Published by Zimbabwe Publishing House (Pvt.) Ltd in Harare, Zimbabwe, in 1986, Decolonising the Mind is a collection of essays concerning language and its constructive role in national culture, history, and identity in Africa and elsewhere. In his book, wa Thiong’o presents an agonising critique of the enduring legacy of colonialism/imperialism in Africa, arguing that the most deep and disturbing weapons of the coloniser were not only the military but also the linguistic, educational and cultural ones. The colonial and postcolonial powers have been able to effectively engineer the mental enslavement of the African masses through the systematic imposition of foreign languages and Eurocentric paradigms of education and culture. The imperialist project elevated European languages to the level of intellectual superiority and marginalised indigenous African languages, alienating the colonised from their heritage and internalising a sense of inferiority. This sustained a neo-colonial status quo that continues to exploit the continent’s working masses.

Wa Thiong’o contends that the physical violence that pushed the colonial project was complemented and strengthened by the latter’s cultural and linguistic imposition that made it permanent. He writes that “the psychological violence of the classroom followed the physical violence of the battlefield. But where the former was visibly brutal, the latter was visibly gentle.” The coloniser comes to understand that true domination requires capturing and controlling the “mental universe of the colonised…the control, through culture, of how people perceived themselves and their relationship to the world. Economic and political control can never be complete or effective without mental control. To control a people’s culture is to control their tools of self-definition in relationship to others.” To achieve this, imperialism deploys what wa Thiong’o terms a “cultural bomb,” designed to “annihilate a people's belief in their names, in their languages, in their environment, in their heritage of struggle, in their unity, in their capacities and ultimately in themselves.” By making the colonised view their own past as a “wasteland of non-achievement,” the new imperialist power pushes them to identify with the language and culture of their coloniser and oppressor, effectively making the victim complicit in their own spiritual subjugation. As wa Thiong’o succinctly recapitulates, “The bullet was the means of the physical subjugation. Language was the means of the spiritual subjugation.”
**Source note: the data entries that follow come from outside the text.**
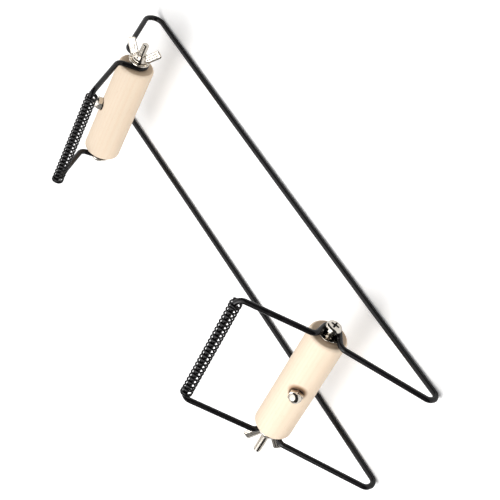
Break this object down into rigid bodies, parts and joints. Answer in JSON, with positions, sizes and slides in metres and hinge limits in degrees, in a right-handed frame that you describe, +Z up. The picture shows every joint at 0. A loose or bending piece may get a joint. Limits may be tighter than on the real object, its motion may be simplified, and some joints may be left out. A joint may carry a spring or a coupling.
{
  "type": "ham holder stand",
  "caption": "Low wire stand that holds a ham: one bent coated wire frame carries wooden rollers on clamped screws and spring-covered bars, wider at the ham's end and narrower at its shank",
  "frame": {"origin": "On the table, under the middle of everything the stand reaches in X and Y", "axes": "+X across the stand, along the roller screws; +Y from the front (wide, ham) end to the rear (narrow, shank) end; +Z up"},
  "size_m": [0.1512, 0.4272, 0.117],
  "materials": {
    "black_coat": "smooth semi-gloss black coat over steel wire",
    "pale_wood": "pale fine-grained turned wood, sanded and left bare",
    "bright_steel": "bright nickel plate",
    "plated_insert": "bright plated steel insert"
  },
  "bodies": {
    "frame": {"frame_wire": "black_coat"},
    "front_axle": {"front_roller": "pale_wood", "front_axle_screw": "bright_steel", "front_head_washer": "bright_steel", "front_stud_insert": "plated_insert", "front_lock_stud": "bright_steel", "front_cap_nut": "bright_steel"},
    "front_clamp_washer": {"front_clamp_washer": "bright_steel"},
    "front_wing_nut": {"front_wing_nut": "bright_steel"},
    "front_spring": {"front_spring": "black_coat"},
    "rear_axle": {"rear_roller": "pale_wood", "rear_axle_screw": "bright_steel", "rear_head_washer": "bright_steel", "rear_stud_insert": "plated_insert", "rear_lock_stud": "bright_steel", "rear_cap_nut": "bright_steel"},
    "rear_clamp_washer": {"rear_clamp_washer": "bright_steel"},
    "rear_wing_nut": {"rear_wing_nut": "bright_steel"},
    "rear_spring": {"rear_spring": "black_coat"}
  },
  "joints": [
    {"name": "front_roller_turn", "type": "hinge", "parent": "frame", "child": "front_axle", "pos_m": [0.00743, -0.1402, 0.05477], "axis": [1, 0, 0], "continuous": true},
    {"name": "front_washer_slide", "type": "slide", "parent": "front_axle", "child": "front_clamp_washer", "axis": [-1, 0, 0], "range_m": [0, 0.003]},
    {"name": "front_nut_turn", "type": "hinge", "parent": "front_clamp_washer", "child": "front_wing_nut", "pos_m": [0.00743, -0.1402, 0.05477], "axis": [-1, 0, 0], "range_deg": [0, 1082]},
    {"name": "front_spring_turn", "type": "hinge", "parent": "frame", "child": "front_spring", "pos_m": [0.00743, -0.09779, 0.11068], "axis": [1, 0, 0], "continuous": true},
    {"name": "rear_roller_turn", "type": "hinge", "parent": "frame", "child": "rear_axle", "pos_m": [0.00743, 0.15561, 0.0533], "axis": [1, 0, 0], "continuous": true},
    {"name": "rear_washer_slide", "type": "slide", "parent": "rear_axle", "child": "rear_clamp_washer", "axis": [1, 0, 0], "range_m": [0, 0.003]},
    {"name": "rear_nut_turn", "type": "hinge", "parent": "rear_clamp_washer", "child": "rear_wing_nut", "pos_m": [0.00743, 0.15561, 0.0533], "axis": [1, 0, 0], "range_deg": [0, 1082]},
    {"name": "rear_spring_turn", "type": "hinge", "parent": "frame", "child": "rear_spring", "pos_m": [0.00743, 0.12414, 0.11214], "axis": [1, 0, 0], "continuous": true}
  ],
  "couplings": [
    {"joint": "front_nut_turn", "follows": "front_washer_slide", "rad_per_m": 6283.2},
    {"joint": "rear_nut_turn", "follows": "rear_washer_slide", "rad_per_m": 6283.2}
  ]
}
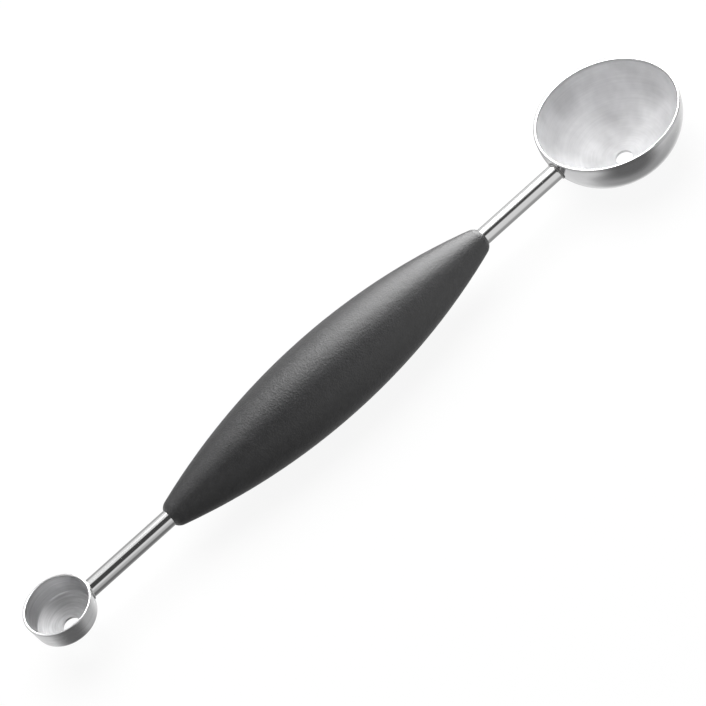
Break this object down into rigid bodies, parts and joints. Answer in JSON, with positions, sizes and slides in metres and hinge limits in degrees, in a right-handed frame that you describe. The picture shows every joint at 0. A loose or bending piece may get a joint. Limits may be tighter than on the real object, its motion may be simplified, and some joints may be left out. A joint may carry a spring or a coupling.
{
  "type": "melon baller",
  "caption": "Hand tool that scoops balls of fruit: a large and a small stainless bowl with drain holes, on rods at the ends of a dark spindle-shaped plastic handle.",
  "frame": {"origin": "on the axis of the rods, halfway along the handle", "axes": "+X along the tool towards the large bowl, +Z the way both bowls open, +Y across the tool"},
  "size_m": [0.1731, 0.0312, 0.0204],
  "materials": {
    "grip_plastic": "charcoal, fine spark-eroded grain",
    "core_plastic": "as moulded, hidden",
    "rod_steel": "polished",
    "bowl_steel": "satin, turned",
    "weld_steel": "welded and brushed"
  },
  "bodies": {
    "root": {"grip_sleeve": "grip_plastic", "handle_core": "core_plastic", "large_rod": "rod_steel", "small_rod": "rod_steel", "large_bowl": "bowl_steel", "small_bowl": "bowl_steel", "large_weld": "weld_steel", "small_weld": "weld_steel"}
  },
  "joints": []
}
The colonial education system was the main instrument of this linguistic imperialism. This is demonstrated by wa Thiong’o’s own childhood in Kenya, where the harmony between the language of the home (Gikuyu) and the language of the community was violently disrupted by the imposition of English as the sole medium of formal instruction. The colonial state actively punished the use of African languages, employing a “button” system where children were turned into “witch hunters” to report peers who spoke their mother tongues, thereby teaching “the lucrative value of being a traitor to one's immediate community.” This institutionalised linguistic hierarchy resulted in what wa Thiong’o calls “colonial alienation” that “became reinforced in the teaching of history, geography, music, where bourgeois Europe was always the centre of the universe.” The quotation suggests that the child’s formal education and conceptualisation of the world must be translated into a foreign language, and that the written word is thus completely divorced from the child's immediate social, cultural, and natural environment. The child was “made to stand outside himself to look at himself,” viewing his own reality through the alienating lens of the coloniser’s perspective and culture.
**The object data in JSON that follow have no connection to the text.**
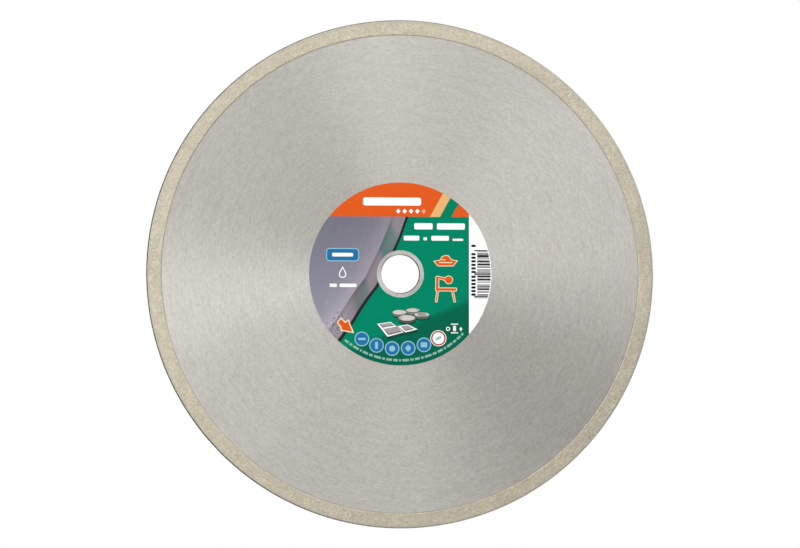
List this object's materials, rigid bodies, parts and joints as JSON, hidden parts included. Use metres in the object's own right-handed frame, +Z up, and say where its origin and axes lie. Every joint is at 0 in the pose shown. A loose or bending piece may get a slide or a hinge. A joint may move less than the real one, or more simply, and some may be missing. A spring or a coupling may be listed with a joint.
{
  "type": "diamond blade",
  "caption": "Continuous-rim diamond cutting disc for tile saws: flat steel disc, sintered diamond rim, round label on one face and a reducing ring in the bore.",
  "frame": {"origin": "centre of the blade: on the arbor axis, in the mid-plane of the steel disc", "axes": "+Y along the arbor axis from the label face to the plain back face, +Z up as the label is read, +X to the right as the label is read"},
  "size_m": [0.2, 0.0024, 0.2],
  "materials": {
    "steel_core": "ground, with fine circular lines",
    "bond_layer": "dull sintered bronze",
    "diamond_rim": "dull, rough sintered metal",
    "diamond_grit": "pale yellow crystals",
    "reducing_ring": "turned, bright",
    "label_adhesive": "clear pressure-sensitive adhesive",
    "label_film": "printed white film",
    "label_overlaminate": "clear gloss film"
  },
  "bodies": {
    "blade": {"steel_core": "steel_core", "bond_layer": "bond_layer", "diamond_rim": "diamond_rim", "diamond_grit": "diamond_grit", "label_adhesive": "label_adhesive", "label_film": "label_film", "label_overlaminate": "label_overlaminate"},
    "ring": {"reducing_ring": "reducing_ring"}
  },
  "joints": [
    {"name": "ring_push_out", "type": "slide", "parent": "blade", "child": "ring", "axis": [0, 1, 0], "range_m": [0, 0.012]}
  ]
}
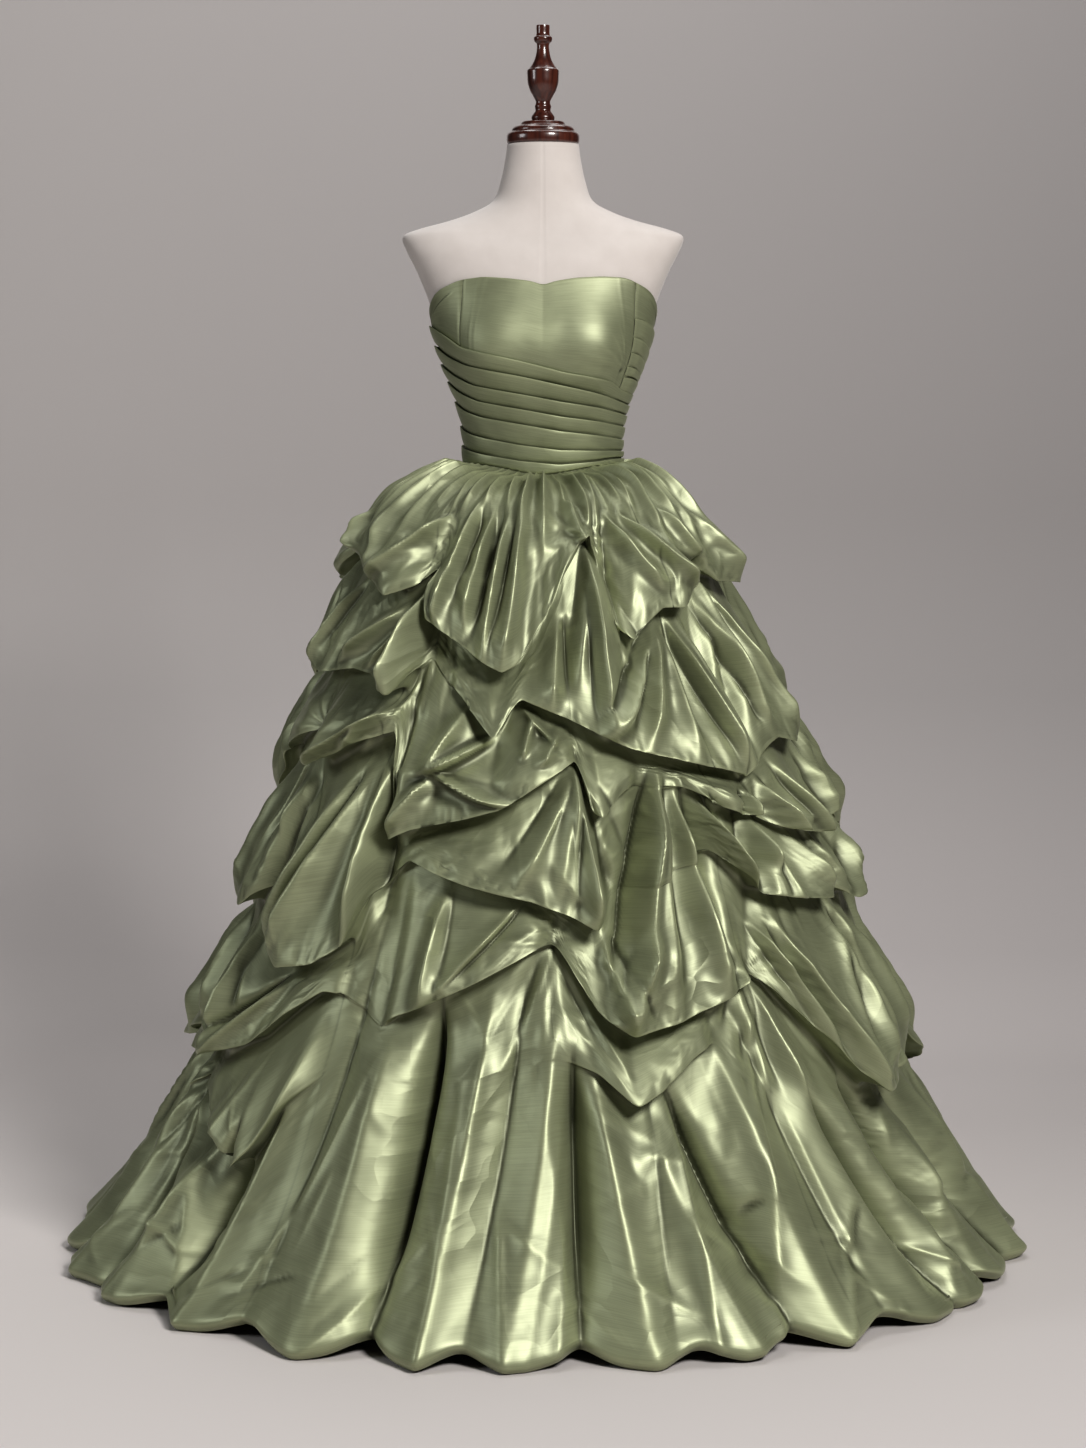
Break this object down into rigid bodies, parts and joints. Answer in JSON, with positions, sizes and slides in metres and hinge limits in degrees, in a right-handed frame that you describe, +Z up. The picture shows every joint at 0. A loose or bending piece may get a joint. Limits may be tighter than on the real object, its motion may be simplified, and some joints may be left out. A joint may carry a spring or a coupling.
{
  "type": "ball gown on dress form",
  "caption": "Strapless ball gown with a pleated bodice and a floor-length picked-up skirt, standing on a limbless dress form.",
  "frame": {"origin": "on the floor under the pole, at the centre of the stand's foot", "axes": "+Z up the pole; the gown's front faces -Y; +X to the right as seen from the front"},
  "size_m": [1.3524, 1.3609, 1.716],
  "materials": {
    "taffeta": "crisp olive-sage taffeta with a satin sheen",
    "zip_tape": "matte woven tape with a fine chain",
    "zip_metal": "olive-lacquered metal",
    "linen": "off-white linen stretched on a hard form",
    "dark_wood": "turned wood, dark red-brown gloss stain"
  },
  "bodies": {
    "gown_and_form": {"bodice_center_front": "taffeta", "bodice_side_front_left": "taffeta", "bodice_side_front_right": "taffeta", "midriff_drape": "taffeta", "bodice_back_left": "taffeta", "bodice_back_right": "taffeta", "skirt_front": "taffeta", "skirt_side_right": "taffeta", "skirt_side_left": "taffeta", "skirt_back_right": "taffeta", "skirt_back_left": "taffeta", "zip_tape": "zip_tape", "zip_slider": "zip_metal", "form_torso": "linen", "form_neck_cap": "dark_wood", "form_finial": "dark_wood", "form_collar": "dark_wood", "form_pole": "dark_wood", "stand_foot": "dark_wood"},
    "zip_pull": {"zip_pull_tab": "zip_metal"}
  },
  "joints": [
    {"name": "zip_pull_hinge", "type": "hinge", "parent": "gown_and_form", "child": "zip_pull", "pos_m": [0, 0.09787, 1.25173], "axis": [1, 0, 0], "range_deg": [0, 140]}
  ]
}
This alienation is further ingrained through the Eurocentric literature prescribed in colonial schools. Rather than reflecting the rich oral traditions and histories of the African peasantry, the curriculum drives African children to devour European literature, positioning Europe as the “centre of the universe.” As wa Thiong’o writes, when African characters appear in this literature, they are often portrayed through the racist tropes of writers like Rider Haggard or the paternalistic liberalism of Alan Paton, which either demonised African resistance or glorified subservience. Therefore, the African child internalises negative images of their own identity, learning to associate their native languages and cultures with “backwardness, underdevelopment, humiliation and punishment.”
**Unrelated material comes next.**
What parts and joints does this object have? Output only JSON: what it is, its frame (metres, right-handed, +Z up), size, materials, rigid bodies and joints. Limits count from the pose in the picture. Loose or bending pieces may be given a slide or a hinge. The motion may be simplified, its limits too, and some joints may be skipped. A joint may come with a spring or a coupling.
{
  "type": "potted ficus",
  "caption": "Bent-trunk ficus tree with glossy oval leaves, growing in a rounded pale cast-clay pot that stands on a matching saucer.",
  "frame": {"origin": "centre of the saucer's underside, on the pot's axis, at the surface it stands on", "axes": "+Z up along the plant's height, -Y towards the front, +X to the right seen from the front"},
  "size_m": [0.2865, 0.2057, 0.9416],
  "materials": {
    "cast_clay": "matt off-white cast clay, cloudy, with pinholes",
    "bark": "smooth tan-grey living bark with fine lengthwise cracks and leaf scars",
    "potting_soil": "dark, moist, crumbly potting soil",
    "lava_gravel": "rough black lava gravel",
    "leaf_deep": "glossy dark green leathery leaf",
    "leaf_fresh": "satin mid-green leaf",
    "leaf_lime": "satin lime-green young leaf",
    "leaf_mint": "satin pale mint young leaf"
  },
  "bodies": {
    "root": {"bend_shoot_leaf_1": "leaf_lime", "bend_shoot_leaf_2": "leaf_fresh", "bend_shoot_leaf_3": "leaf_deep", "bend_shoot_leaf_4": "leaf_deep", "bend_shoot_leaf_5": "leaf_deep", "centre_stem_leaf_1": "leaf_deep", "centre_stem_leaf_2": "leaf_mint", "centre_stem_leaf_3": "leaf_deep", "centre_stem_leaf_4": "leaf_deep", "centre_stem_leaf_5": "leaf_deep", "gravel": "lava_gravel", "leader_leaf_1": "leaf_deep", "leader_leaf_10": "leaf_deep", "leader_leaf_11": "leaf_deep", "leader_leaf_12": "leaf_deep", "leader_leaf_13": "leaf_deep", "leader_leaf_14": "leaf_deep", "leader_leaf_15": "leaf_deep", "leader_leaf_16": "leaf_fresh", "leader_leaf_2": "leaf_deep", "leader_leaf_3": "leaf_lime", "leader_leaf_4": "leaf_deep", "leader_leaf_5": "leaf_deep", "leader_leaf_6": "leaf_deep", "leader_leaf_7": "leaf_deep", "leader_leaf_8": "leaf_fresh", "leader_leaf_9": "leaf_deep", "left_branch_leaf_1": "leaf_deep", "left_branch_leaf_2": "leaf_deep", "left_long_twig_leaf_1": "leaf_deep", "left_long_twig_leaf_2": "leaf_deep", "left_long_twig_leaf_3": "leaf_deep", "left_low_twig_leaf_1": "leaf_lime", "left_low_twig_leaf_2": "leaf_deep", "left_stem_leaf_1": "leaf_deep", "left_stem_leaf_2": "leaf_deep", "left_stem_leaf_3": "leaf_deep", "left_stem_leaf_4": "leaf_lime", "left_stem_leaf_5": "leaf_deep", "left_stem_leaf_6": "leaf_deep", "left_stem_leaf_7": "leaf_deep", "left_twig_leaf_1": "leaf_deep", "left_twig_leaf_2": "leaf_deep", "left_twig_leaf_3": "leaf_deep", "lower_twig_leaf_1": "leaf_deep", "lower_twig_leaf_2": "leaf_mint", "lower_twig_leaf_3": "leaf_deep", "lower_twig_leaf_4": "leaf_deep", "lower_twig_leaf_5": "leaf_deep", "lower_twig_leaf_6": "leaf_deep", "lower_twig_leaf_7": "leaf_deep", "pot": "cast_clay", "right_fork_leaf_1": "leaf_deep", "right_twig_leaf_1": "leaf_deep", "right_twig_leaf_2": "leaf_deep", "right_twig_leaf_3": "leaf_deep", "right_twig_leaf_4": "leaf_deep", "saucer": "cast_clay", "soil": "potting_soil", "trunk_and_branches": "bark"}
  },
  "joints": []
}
Critically, wa Thiong’o contends that this mental colonisation does not end with the attainment of political independence; rather, it was perpetuated by the neo-colonial state and the African comprador bourgeoisie as Hamid Dabashi argues in his book Brown Skin, White Masks. The postcolonial elite, educated in the colonial system, accepts what Chinua Achebe termed the “fatalistic logic of the unassailable position of English in our literature.” By continuing to write, govern, and conduct high-level discourse and narrative exclusively in European languages, the African petty bourgeoisie effectively isolate themselves from the peasantry and the working class in their countries as in other former colonised countries. Wa Thiong'o emphasises the profound irony of this dynamic: while the “progressive” intellectual detaches himself in English or French, the most reactionary neo-colonial politicians and comprador elites fluently use African languages to manipulate the masses, spreading “feudalistic ideologies, superstitions, lies” and “dictatorial directives” directly to the people in their own tongues. Hence. The linguistic and cultural divide confirms that the masses remain politically disenfranchised and disadvantaged, while the elite maintain a neo-colonial alliance with Western finance capital.

In conclusion, Decolonising the Mind shows that the imposition of foreign languages and Eurocentric cultures is never a benign process of “universal” communication but a calculated, and thus strategically practised, strategy of “mental control.” By breaking the vital link between the African child and their linguistic and cultural heritage, colonial and postcolonial powers have sustained a system of alienation that facilitates ongoing economic and political exploitation in Africa. For wa Thiong’o, the rejection of European languages in favour of African languages is not merely a literary or aesthetic choice; it is a fundamental act of anti-imperialist resistance. True liberation, he asserts, requires the dismantling of the “cultural bomb” and a reconnection with the “revolutionary traditions of an organised peasantry and working class,” proving that the “decolonisation of the mind” is the indispensable prerequisite for the liberation of the continent.

I hope people like my friend can understand this point.